Ideas in the first draft report included the Tobin tax, a tax on
carbon emissions, global commons taxes (including the High Seas,
outer space, and seabed mining), a tax on emigration to curb brain
drain, and the creation of an International Tax Agency to administer
these taxes globally.
The mere mention
of a global tax authority was enough for the U.S. to strike down
the report, which is now in its second draft. But the spirit of
international taxation is kept alive with a few EU financial
ministers, and anti-capitalist activists, such as The War on Want,
a UK-based anti-poverty organization, and the leftist Paris-based
ATTAC, which has promoted the Tobin tax for years.
Ironically,
the man for whom the tax is named is not happy that his brainchild
is being promoted on the placards of radicals. Dr. James Tobin,
1981 Nobel Laureate in economics, told the German paper Der Speigel,
"Most of the applause is coming from the wrong side. I'm an
economist and like most economists, a backer of free trade . . .
they're abusing my name."
And they are
abusing the original intention of the tax, which was not proposed
in an ideological spirit, nor as a revenue-raising tool. Tobin originally
suggested that a small tax of 0.1% to 0.5% be levied on
foreign exchange transactions in order to curb short-term speculation
in currency markets and to reduce exchange-rate volatility. In 1971,
when he introduced the idea, the financial world was adjusting to
the collapse of the fixed exchange rates of Bretton Woods.
But the tax
never got too far with economists or politicians. To begin with,
unless levied globally, it could trigger massive capital flight.
Tobin himself suggested that no fewer than 15 to 20 countries had
to agree to enact it, lest it cause a hemorrhaging of capital to
tax havens.
And even if
most of the world's nations could agree on implementation, how would
such a tax be administered? If only levied on spot transactions,
traders would move to derivatives or hedge funds. The tax would
have to be placed on an ever-widening range of financial instruments.
The tax, Tobin concluded, was unlikely to reduce speculation. As
the U.N. notes in its first draft report, the Tobin tax
has an "ambiguous effect on financial markets."
However, its
most vocal champions aren't too concerned with its potential to
damage financial markets.

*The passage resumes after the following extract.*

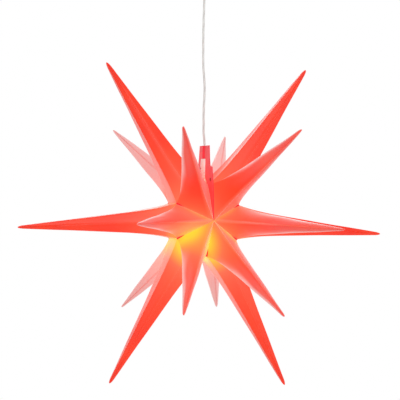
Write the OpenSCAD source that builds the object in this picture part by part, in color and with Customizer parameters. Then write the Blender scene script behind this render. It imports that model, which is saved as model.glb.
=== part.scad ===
// LED Christmas star: a folded film star with 18 points round a hanging lamp.
// Millimetres. The origin is on the ceiling, in the middle of the fitting's plate, and +Z is up.
// The star is a fan of six lobes round its own front-to-back axis, which lies along Y.
// A lobe has a front, a long middle and a rear point, and is two creased half sheets of film.

/* [Star] */
// From the ceiling down to the star's centre
drop = 410; // [400:5:900]
// Reach of the long middle points from the star's centre
middle_reach = 285; // [250:1:320]
// Reach of the front and rear points, square to the star's axis
end_reach = 160; // [140:1:180]
// How far the front and rear points stand before and behind the centre
end_depth = 230; // [200:1:260]
// Angle between the two lobes on either side of the closure
closure_angle = 68; // [60:1:80]
// The star leans this far to its right, seen from the front
star_lean = 1.4; // [0:0.1:2]

/* [Film] */
// Thickness of the film
film_t = 0.6; // [0.4:0.1:1]
// Half the width of a middle point just behind its rounded tip
middle_tip_half = 3.6; // [2.8:0.1:5]
// Half the width of a front or rear point just behind its rounded tip
end_tip_half = 2.7; // [2.4:0.1:4]
// Length of the rounding at a tip
tip_round = 7; // [4:1:12]
// Distance from the centre to the front and rear poles, where all sheets meet
pole_depth = 69.5; // [60:0.5:80]
// Distance of the valley corners from the star's axis
corner_reach = 55; // [50:0.2:60]
// Distance of the valley corners before and behind the middle
corner_depth = 27.8; // [22:0.2:34]
// Distance from the centre to the notch between a middle point and its neighbour
notch_reach = 72; // [66:1:80]
// Half the width of the small slit left open at each valley corner
slit_half = 0.8; // [0.6:0.1:1.2]
// Share of a point's width that is gained only in the flare at its root
flare = 0.24; // [0.1:0.01:0.4]

/* [Closure] */
// Height of the tab's top edge over the star's centre
tab_top = 114; // [108:1:118]
// Height of the tab's lower edge over the star's centre
tab_bottom = 94; // [90:1:97]
// Width of the tab at its top
tab_w = 60; // [50:1:66]
// Height of the step in the flange's outer edge
step_height = 82; // [78:1:86]
// Distance from the middle to the flange's edge above the step
step_inner = 38; // [34:1:42]
// Distance from the middle to the flange's edge below the step
step_outer = 51; // [46:1:54]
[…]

They are eyeing the theoretical pile of
revenue such a tax would raise. In 1971, foreign exchange transactions
totaled $18 billion a day. Today they run about $2 trillion. A Tobin
tax of 0.1% could raise $150 billion a year, more than enough to
meet the U.N.'s fundraising goal.
The real hazard
of the Tobin tax is not the tax itself. There is little chance of
it ever being enacted. Even Belgian Finance Minister Didier Reynders,
who endorses a pan-EU tax, scoffs at the notion. Rather, it is trial
balloon for global tax advocates. Putting Tobin on the table is
a prelude of things to be discussed at the Panel on Financing for
Development in Mexico.
Will the $150
billion raised via global taxes alleviate poverty, or will it weaken
Western financial markets, expand bureaucracy, and redistribute
poverty while overriding tax law and national sovereignty? While
French Foreign Minister Vedirine is concerned that terrorists are
using poverty as a pretext to engage in jihads against freedom in
the West, perhaps Gordon Brown should re-consider the U.N.'s own
use of poverty (and global warming) for its assault on the stability
and health of U.S. and British markets.